If you’re feeling guilty about taking a flight to the other side of the world for your carbon footprint, you can offset it by reducing your consumption of animal products whenever possible, both when you’re at home and when you’re traveling.
Of course, this won’t always be that easy in certain places, but vegan food is more and more widely available, and lots of cultures have naturally vegan dishes, so keep your eyes open for opportunities to eat green!
- Learn the Language
Travelling is always far easier in a country where you know how to communicate, but it’s not just stress that you’ll save on if you can speak a bit of the local lingo. If you know the words for the items you want to avoid, and can say, for example, ‘I don’t need a straw’, then you can be much surer that you won’t be given one!
If your language skills are good enough, you might then even end up having a conversation about why you’re avoiding single-use products, perhaps with someone who had never considered the issue before.
Whilst you should always avoid being or seeming patronizing at all costs, it can’t hurt to discuss your beliefs with other people, and it could do an awful lot of good.
- Slow and Steady Wins the Race
Relax, you’re on holiday!
One of the keys to sustainable traveling is not to try and do too much in too little time. Don’t plan to cram 10 countries into your month long trip if that is going to involve catching a flight every other day. You won’t have a chance to relax and enjoy yourself, and all those flights will rack up your carbon footprint extremely quickly.
Take it slowly. Rent a bike. Take the bus. Take the train. Sleep on a night bus (saving money as well as CO2). Make your priority getting the very most out of every destination you go to rather than cramming lots of places in, but not really seeing anything.
- Give in the Best Way Possible
Pretty much anywhere you go these days you’ll find that most children know how to say ‘give me sweet’, or ‘give me money’, and although it can be heartbreaking seeing children living in poverty, handing out sweets, books or pencils can encourage a culture of dependency.
It’s better to give your money, or any goods you’ve brought along, to responsible, local organizations that are working on meaningful and well-planned social projects.
7. Support the Local Economy
Don’t be seduced by cheaper, flimsier versions of the true local crafts made in your destination. Pretty much everywhere you go there will be shops selling imitations of local crafts that have actually been shipped in from China.

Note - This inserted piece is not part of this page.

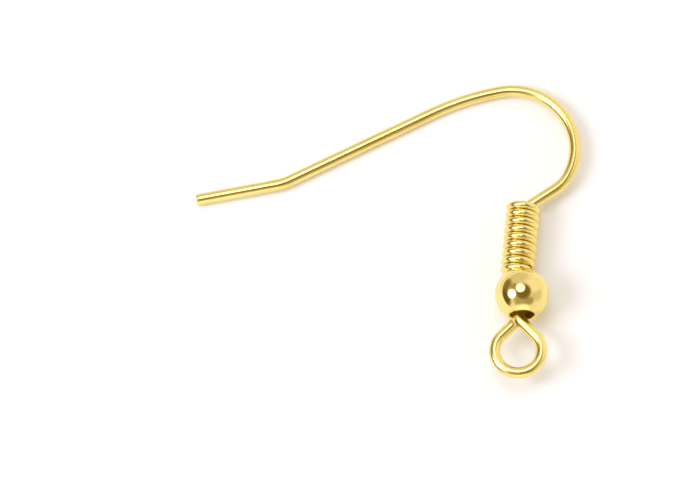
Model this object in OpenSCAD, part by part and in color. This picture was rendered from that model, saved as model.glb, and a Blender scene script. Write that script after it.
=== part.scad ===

You can find exactly the same clothes, wall-hangings and ornaments everywhere from India to Marrakesh to southern Spain, so what seems like an authentic souvenir could be anything but.

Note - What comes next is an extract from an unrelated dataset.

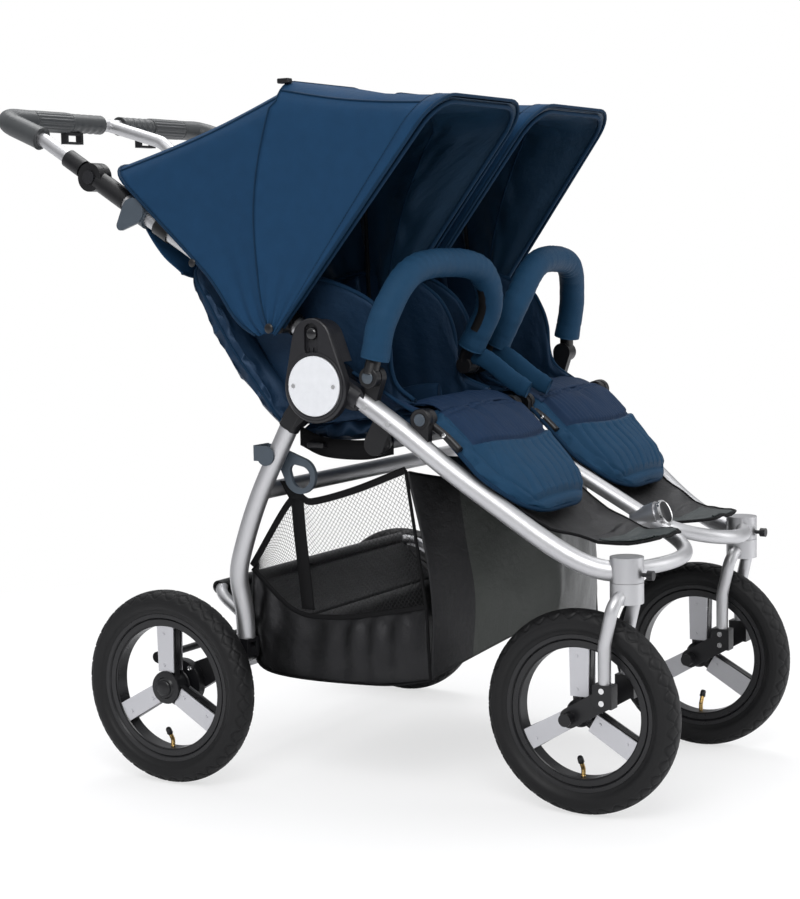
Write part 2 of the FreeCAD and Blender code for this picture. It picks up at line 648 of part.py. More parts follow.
def handle_points():
    """Right half of the handlebar loop, from the joint to the middle of the crossbar."""
    return [V(-BAR_HALF, JOINT_Y + 44, JOINT_Z + 27.5), V(-BAR_HALF, 286, 1014), V(-BAR_HALF, 378, 1052)]


def handle_loop_edges():
    half = handle_points()
    other = [V(-p.x, p.y, p.z) for p in reversed(half)]
    return rounded(half + other, 66.0)


def stem_edges():
    points = [V(0, JOINT_Y + 38, JOINT_Z + 31), V(0, 262, 1018), V(0, 378, 1052)]
    return rounded(points, 40.0)


def handle_button():
    axis_x = -PUSH_X
    return cyl(axis_x - 18.0, axis_x - 11.5, JOINT_Y, JOINT_Z, 11.0)


def release_collar():
    """Sliding collar below the handle joint, with its rounded paddle on the outboard side."""
    low, high = push_line(362.0), push_line(398.0)
    collar = rod(low, high, 19.5)
    mid = push_line(384.0)
    plate = link((mid.y, mid.z), 21.0, (mid.y + 24, mid.z - 22), 8.0, -306.5, -300.5)
    far = push_line(330.0), push_line(440.0)
    body = collar.fuse([plate, box(-306.5, -296, mid.y - 12, mid.y + 12, mid.z - 8, mid.z + 8)])
    return body.cut(rod(far[0], far[1], PUSH_R + RUN)).removeSplitter()


def collar_stop():
    """Black sleeve on the push tube below the collar."""
    low, high = push_line(312.0), push_line(342.0)
    return rod(low, high, 16.5).cut(rod(push_line(300), push_line(360), PUSH_R))


def canopy_clip():
    """Pivot boss that carries the canopy bows on the push tube."""
    foot = push_line(54.0)
    clamp = rod(push_line(40.0), push_line(68.0), 17.0).cut(rod(push_line(30), push_line(80), PUSH_R))
    boss = cyl(-318.0, -300.0, CANOPY_Y, CANOPY_Z + 9, 10.0)
    arm = link((foot.y, foot.z), 12.0, (CANOPY_Y, CANOPY_Z + 9), 10.0, -303.0, -297.0)
    return clamp.fuse([boss, arm]).cut(rod(push_line(30), push_line(80), PUSH_R)).removeSplitter()


def grip(x0, x1, sign=-1):
    """Straight grip over the crossbar: ribbed half and finger-notched half."""
    y, z = 378.0, 1052.0
    body = cyl(x0, x1, y, z, GRIP_R)
    cuts = []
    for k in range(5):
        x = x1 - 12.0 - 15.0 * k if sign < 0 else x0 + 12.0 + 15.0 * k
        cuts.append(Part.makeTorus(GRIP_R + 4.0, 6.0, V(x, y, z), V(1, 0, 0)))
    return body.cut(cuts).cut(cyl(x0 - 1, x1 + 1, y, z, BAR_R))


def corner_grip():
    """Soft wrap over the right corner of the handlebar."""
    edges = handle_loop_edges()
    loop = swept(edges, 18.5)
    keep = box(-320, -214, 291, 420, 980, 1100)
    inside = swept(edges, BAR_R)
    return loop.common(keep).cut(inside)


def strap_loop():
    """Flat wrist-strap loop under the right grip."""
    outer = box(-124, -80, 371.5, 384.5, 1016, 1040)
    inner = box(-119, -85, 370, 386, 1020, 1031)
    return outer.cut(inner).cut(cyl(-130, -70, 378.0, 1052.0, GRIP_R))


# ---------------------------------------------------------------- soft goods on the frame


def arch_wire(base, top, x_low_out, x_top_out, x_in, radius, skin):
    """Closed outline of one canopy arch: a thin upturned U from the outer foot over to the inner foot."""
    foot = V(0, base[0], base[1])
    rise = V(0, top[0] - base[0], top[1] - base[1])
    up = V(rise).normalize()
    h = rise.Length

    def at(x, t):
        return foot + up * t + V(x, 0, 0)

    outer = [at(x_low_out, 0), at(x_top_out, h), at(x_in, h), at(x_in, 0)]
    inner = [at(x_in - skin, 0), at(x_in - skin, h - skin), at(x_top_out + skin, h - skin), at(x_low_out + skin, 0)]
    edges = rounded(outer, radius) + [Part.makeLine(outer[-1], inner[0])]
    edges += rounded(inner, radius - skin) + [Part.makeLine(inner[-1], outer[0])]
    return Part.Wire(edges)


def canopy_panel(arches, spread):
    """A canopy section lofted over its arches; spread moves the whole skin outwards."""
    wires = []
    for base, top, low_out, top_out, x_in in arches:
        wires.append(arch_wire(base, top, -low_out - spread, -top_out - spread, -x_in + spread, 58.0, CANOPY_SKIN))
    panel = Part.makeLoft([wires[0], wires[1]], True, True)
    for a, b in zip(wires[1:], wires[2:]):
        panel = panel.fuse(Part.makeLoft([a, b], True, True))
    return panel


FRONT_ARCH = ((-197.0, 703.0), (-463.0, 1050.0), 336.0, 298.0, 18.0)
MID_ARCH = ((-186.0, 716.0), (-178.0, 1083.0), 334.0, 294.0, 18.0)
MID_ARCH_IN = ((-183.0, 716.0), (-172.0, 1076.0), 334.0, 294.0, 18.0)
REAR_ARCH = ((-160.0, 712.0), (136.0, 966.0), 326.0, 306.0, 18.0)


def canopy_front():
    """Front hood section. It is a little larger than the rear one, so that it slides back over it."""
    return canopy_panel([FRONT_ARCH, MID_ARCH], 3.0)


def canopy_rear():
    return canopy_panel([MID_ARCH_IN, REAR_ARCH], 0.0)


def bow(base, top, low_out, top_out, x_in, radius):
    """Round canopy bow just inside the skin."""
    points = [V(-low_out, base[0], base[1]), V(-top_out, top[0], top[1]),
              V(-x_in, top[0], top[1]), V(-x_in, base[0], base[1])]
    return swept(rounded(points, 50.0), radius)


def bumper_bar():
    """Right bumper bar with its wrap, standing on two round pivots."""
    points = [(-321.5, -361, 668), (-316, -374, 728), (-270, -392, 792), (-180, -402, 806), (-92, -414, 793),
              (-46, -405, 738), (-43, -370, 670)]
    wrap = swept(smooth([V(*p) for p in points]), BUMPER_R)
    return wrap


def bumper_pivots():
    """Black ends of the right bumper bar, outer and inner."""
    outer = link((BUMPER_Y, BUMPER_Z), 15.0, (-361.0, 667.0), 12.0, -336.0, -321.5)
    inner = link((BUMPER_Y, BUMPER_Z), 13.0, (-367.0, 668.0), 11.0, -46.0, -20.5)
    bore_out = cyl(-334.1, -321.0, BUMPER_Y, BUMPER_Z, 5.0 + RUN)
    bore_in = cyl(-30.1, -20.0, BUMPER_Y, BUMPER_Z, 5.0 + RUN)
    wrap = bumper_bar()
    return [outer.cut(bore_out).cut(wrap), inner.cut(bore_in).cut(wrap)]


def leg_rest_pad():
    """Right calf pad: a cushion with rounded lower corners, sloping down to the front."""
    top = V(-156.5, -446, 603)
    down = V(0, -134, -133).normalize()
    across = V(1, 0, 0)
    out = across.cross(down).normalize()
    if out.z < 0:
        out = out * -1

    def at(x, t):
        return top + across * x + down * t

    corners = [at(-124, 0), at(124, 0), at(127, 100), at(112, 188), at(-112, 188), at(-127, 100)]
    closed = corners + [corners[0]]
    mid = (closed[0] + closed[1]) * 0.5
    edges = rounded([mid] + closed[1:] + [mid], 46.0)
    pad = Part.Face(Part.Wire(edges)).extrude(out * -22.0)
    return pad.makeFillet(7.0, [e for e in pad.Edges if abs(e.tangentAt(e.FirstParameter).dot(out)) < 0.5])


def leg_rest_arms():
    """Side arms of the right leg rest, from the pivots to the pad."""
    pad = leg_rest_pad()
    far = (-482.0, 545.0)
    outer = link((LEG_REST_Y, LEG_REST_Z), 14.0, far, 7.0, -299.5, -285.5)
    inner = link((LEG_REST_Y, LEG_REST_Z), 12.0, far, 7.0, -31.0, -20.5)
    outer_foot = box(-299.5, -262.0, -484, -470, 536, 545)
    inner_foot = box(-60.0, -20.5, -484, -470, 536, 545)
    bore_out = cyl(-300, -287.9, LEG_REST_Y, LEG_REST_Z, 5.0 + RUN)
    bore_in = cyl(-30.1, -20, LEG_REST_Y, LEG_REST_Z, 5.0 + RUN)
    return [outer.fuse(outer_foot).cut(bore_out).cut(pad), inner.fuse(inner_foot).cut(bore_in).cut(pad)]


def seat_back():
    """Right seat back, a padded panel leaning back from the seat."""
    foot = V(0, -180.0, 560.0)
    up = V(0, 181, 257).normalize()
    front = V(0, -up.z, up.y)

    def at(x, t):
        return foot + up * t + V(x, 0, 0)

    corners = [at(-BACK_OUT + 8, 0), at(-BACK_OUT + 8, 40), at(-BACK_OUT, 240), at(-BACK_OUT + 40, 306),
               at(-BACK_IN - 40, 306), at(-BACK_IN, 240), at(-BACK_IN, 0)]
    mid = (corners[0] + corners[-1]) * 0.5
    edges = rounded([mid] + corners + [mid], 30.0)
    return Part.Face(Part.Wire(edges)).extrude(front * -20.0)


def harness():
    """Two shoulder straps with pads, lying on the right seat back."""
    foot = V(0, -180.0, 560.0)
    up = V(0, 181, 257).normalize()
    front = V(0, -up.z, up.y)
    pieces = []
    for x in (-204.0, -120.0):
        start = foot + up * 30.0 + V(x - 18, 0, 0)
        strap = Part.makePolygon([start, start + V(36, 0, 0), start + V(36, 0, 0) + up * 230.0, start + up * 230.0,
                                  start])
        pieces.append(Part.Face(strap).extrude(front * 8.0))
    return pieces


def main():
    os.makedirs("parts", exist_ok=True)
    save_wheels()

    fork_pieces, fork_bolts = fork()
    save("fork_right", fork_pieces + fork_bolts)
    save("fork_left", [mirrored(p) for p in fork_pieces + fork_bolts])
    save("head_tubes", pair(head_tube()))
    save("swivel_knobs", pair(swivel_knob()))

    save("front_side_tubes", pair(side_tube()))
    save("front_bow", pair(front_bow()))
    save("front_knuckle", knuckle())
    save("centre_spine", spine())
    save("hub_housings", pair(hub_housing()))
    save("hub_discs", pair(hub_disc()))
    save("frame_screws", pair(Part.makeCompound(disc_screws() + tube_screws())))
    save("fold_sliders", pair(fold_slider()))
    save("seat_cross_tube", cross_tube())
    save("seat_brackets", side_bracket() + [mirrored(p) for p in side_bracket()] + [centre_bracket(), saddle()]
         + leg_rest_posts())
    right_rest, left_rest = footrest(-1), footrest(1)
    save("footrests", right_rest + left_rest)
    save("seat_cushions", pair(seat_cushion()))
    strap, buckle = crotch_strap()
    save("crotch_straps", pair(strap) + pair(buckle))
    save("basket", basket())

    save("rear_legs", pair(rear_leg()))
    save("rear_knuckles", pair(rear_knuckle()))
    save("rear_cross_tubes", [rear_cross_tube(), basket_bar()])
    clamp, ring = storage_latch()
    save("rear_leg_fittings", pair(leg_end()) + [clamp])
    save("latch_ring", ring)

    save("swing_arms", pair(swing_arm()))
    save("axle_tube", axle_tube())
    save("brake_bar", brake_bar())

    save("push_tubes", pair(push_tube()) + [centre_push_tube()])
    save("push_knuckles", pair(push_knuckle()) + [centre_knuckle_disc()])
    outer_low = lower_joint(-PUSH_X, push_line(300))
    centre_low = lower_joint(0, V(0, FOLD_Y, FOLD_Z))
    outer_low = outer_low.cut(swept(push_edges(), PUSH_R))
    centre_low = centre_low.cut(swept(centre_push_edges(), CENTRE_R))
    save("handle_joints_lower", pair(outer_low) + [centre_low] + pair(collar_stop()))
    save("release_collars", pair(release_collar()))
    save("canopy_clips", pair(canopy_clip()))

    loop, stem = swept(handle_loop_edges(), BAR_R), swept(stem_edges(), BAR_R)
    save("handlebar_tube", [pipe(handle_loop_edges(), BAR_R), pipe(stem_edges(), BAR_R).cut(loop)])
    outer_up = upper_joint(-PUSH_X, V(-PUSH_X, 286, 1014)).cut(loop)
    centre_up = upper_joint(0, V(0, 262, 1018)).cut(stem)
    save("handle_joints_upper", pair(outer_up) + [centre_up])
    save("handle_button_right", handle_button())
    save("handle_button_left", mirrored(handle_button()))
    save("grips", pair(grip(-213.0, -26.0)) + pair(corner_grip()))
    save("strap_loops", pair(strap_loop()))

    front, rear = canopy_front(), canopy_rear()
    front_hoop = bow((-201, 712), (-458, 1042), 326.0, 288.0, 28.0, 4.0)
    rear_hoop = bow((-178, 722), (-164, 1064), 324.0, 284.0, 28.0, 3.5)
    save("canopy_front_right", [front, front_hoop])
    save("canopy_front_left", [mirrored(front), mirrored(front_hoop)])
    save("canopy_rears", pair(rear) + pair(rear_hoop))

    bar, pivots = bumper_bar(), bumper_pivots()
    save("bumper_bar_right", [bar] + pivots)
    save("bumper_bar_left", [mirrored(p) for p in [bar] + pivots])
    pad, arms = leg_rest_pad(), leg_rest_arms()
    save("leg_rest_right", [pad] + arms)
    save("leg_rest_left", [mirrored(p) for p in [pad] + arms])
    back = seat_back()
    save("seat_back_right", back)
    save("seat_back_left", mirrored(back))
    save("harness_right", harness())
    save("harness_left", [mirrored(p) for p in harness()])


main()
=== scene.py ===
"""Looks of the side-by-side stroller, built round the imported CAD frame.
"""

import bpy
import math
import numpy as np
from mathutils import Matrix, Vector


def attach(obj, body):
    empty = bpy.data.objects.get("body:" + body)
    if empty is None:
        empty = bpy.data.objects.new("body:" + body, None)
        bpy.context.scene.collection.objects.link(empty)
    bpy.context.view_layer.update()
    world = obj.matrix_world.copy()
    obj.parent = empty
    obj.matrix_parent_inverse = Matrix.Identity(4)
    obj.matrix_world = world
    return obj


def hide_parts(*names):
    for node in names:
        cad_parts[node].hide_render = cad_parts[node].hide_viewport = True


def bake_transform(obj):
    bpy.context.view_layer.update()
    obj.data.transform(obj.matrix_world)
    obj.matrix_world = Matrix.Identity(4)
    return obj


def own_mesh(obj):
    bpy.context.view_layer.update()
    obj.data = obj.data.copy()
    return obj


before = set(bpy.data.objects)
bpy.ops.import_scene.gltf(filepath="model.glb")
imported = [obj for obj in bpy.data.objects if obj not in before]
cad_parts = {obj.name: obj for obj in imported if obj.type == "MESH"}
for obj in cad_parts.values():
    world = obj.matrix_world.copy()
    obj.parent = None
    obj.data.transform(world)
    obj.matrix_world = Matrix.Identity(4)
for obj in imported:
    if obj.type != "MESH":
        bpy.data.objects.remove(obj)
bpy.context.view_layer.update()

MM = 0.001
SIDES = (("right", -1), ("left", 1))
ACROSS = np.array([1.0, 0, 0])
FRONT_WHEEL = (226.7, -647.9)
REAR_WHEEL = (360.8, 0.0)
WHEEL_R, TREAD_LUGS = 152.5, 36


# ---------------------------------------------------------------- materials

ROUGH_SPREAD = 0.16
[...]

Where possible, try and buy directly from the artisan themselves, meaning you cut out the middleman and they get more money for their handiwork, supporting the local culture and economy.
8. Research Any Tour Operators
Whilst it’s always good to travel independently as much as you can, for some trips it makes far more sense to take a tour. Before you hand over your money and commit yourself, ask them a couple of questions to make sure that sustainability is a priority for them.
Ask them what their environmentally-friendly practices are if they employ local guides on their trips, and how what they do helps to protect the local culture or wildlife. Ask them how many people will be in your tour group, as smaller groups make less of an impact. If they can’t answer them, move onto the next operator, as there are always plenty of outfits competing for your business.
9. Never Buy Wildlife Products
Yes, those seashells might be beautiful and would look amazing on your windowsill, but they aren’t souvenirs to be taken home, so don’t buy them. People removing seashells from their natural environment throws off the delicate balance, already so endangered by global warming.
Similarly, avoid anything made of fur, ivory, or ideally anything that comes from an animal. Essentially, if in doubt about where something comes from and if it’s legitimate, it’s best avoided.
- Enjoy the Local Booze
This one shouldn’t be too much of a trial! Rather than drinking the big beer brands, you’re used to at home, sample the local stuff to keep those beer-miles low.
Make sure you line your stomach with plenty of the local food, enjoying traditional dishes preferably made from produce grown in the country you’re visiting, rather than international imports.
- Don’t Go Off the Beaten Track
I mean this in a literal sense, not a figurative one. Figuratively, it’s a great idea to take the path less travelled and try and avoid the standard tourist trail, spending your money in places that are a bit more out of the way and less commercial.
Literally, however, when you’re following a marked track on a hike, stick to it to avoid trampling on endangered plants and keep your distance from any wild animals you spot.